Maineac, You are doing what you need to do right now...Reading how others are doing it. It's going to "cost" something, either time or $$$. A subject that goes along with shooting EFOC's is footings....They can go together and be one and the same. You got comercial stuff like inserts made of aluminum, brass, or steel, all different weights...You got broadhead/point adapters in aluminum, brass, and steel, again all different weights...Points themselves from 75gr to 300grs...Then for a few $$ you can go down to the hobby shop and get into the K&S tubing display and buy brass or aluminum tubing of many sizes to go behind inserts to act as footings and change FOC as well. I do a lot of my footings and FOC work with carbon from a company called ACP. This is still evolving with no "best" way identified especially what would work with one arrow type won't work with another. Creativity, ingenuity, and experimentation will go a long way......O.L.

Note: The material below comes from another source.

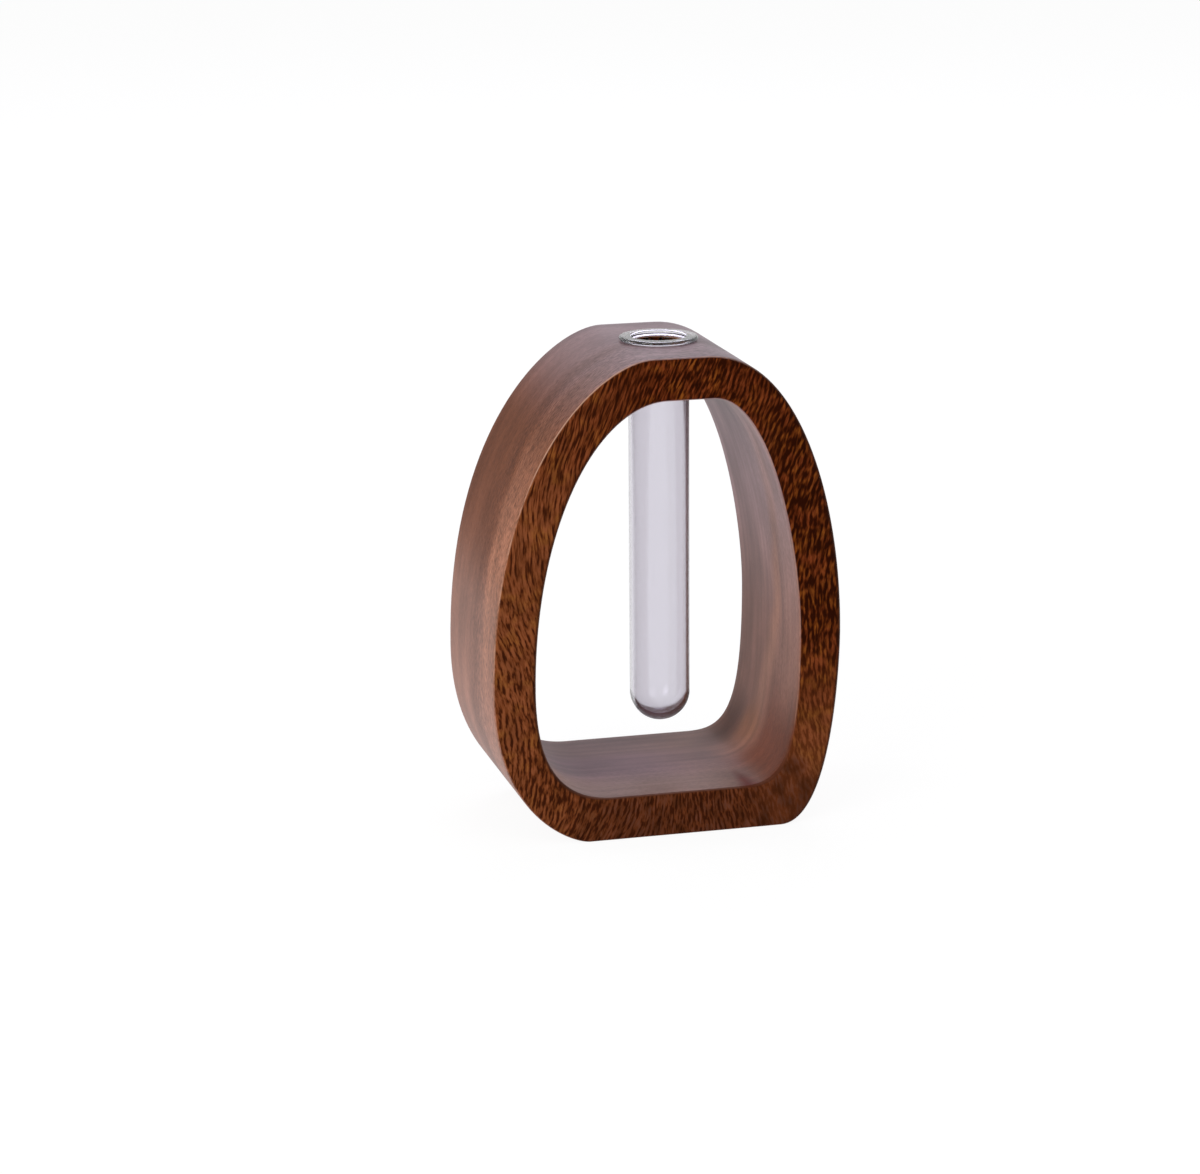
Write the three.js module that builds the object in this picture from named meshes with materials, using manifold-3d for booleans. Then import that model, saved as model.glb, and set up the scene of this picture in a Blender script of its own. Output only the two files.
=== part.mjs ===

QuoteOriginally posted by drewsbow:
The idea is to use a lighter stiffer shaft and add as much weight as needed to the front to get them tuned . The arrow doesn't need to be heavier per say , just more of the weight up front . Drew
agreed, that way you get all the advantages high FOC gives you without increasing the overall arrow weight and therefore not effect your trajectory.
A little trivia, just got off the phone with a 2004 US Olympic archery team member, he shoots an FOC around 21% and said all the top contenders do. "Trajectory" is a big issue trying to reach 90 meters with light bows....O.L.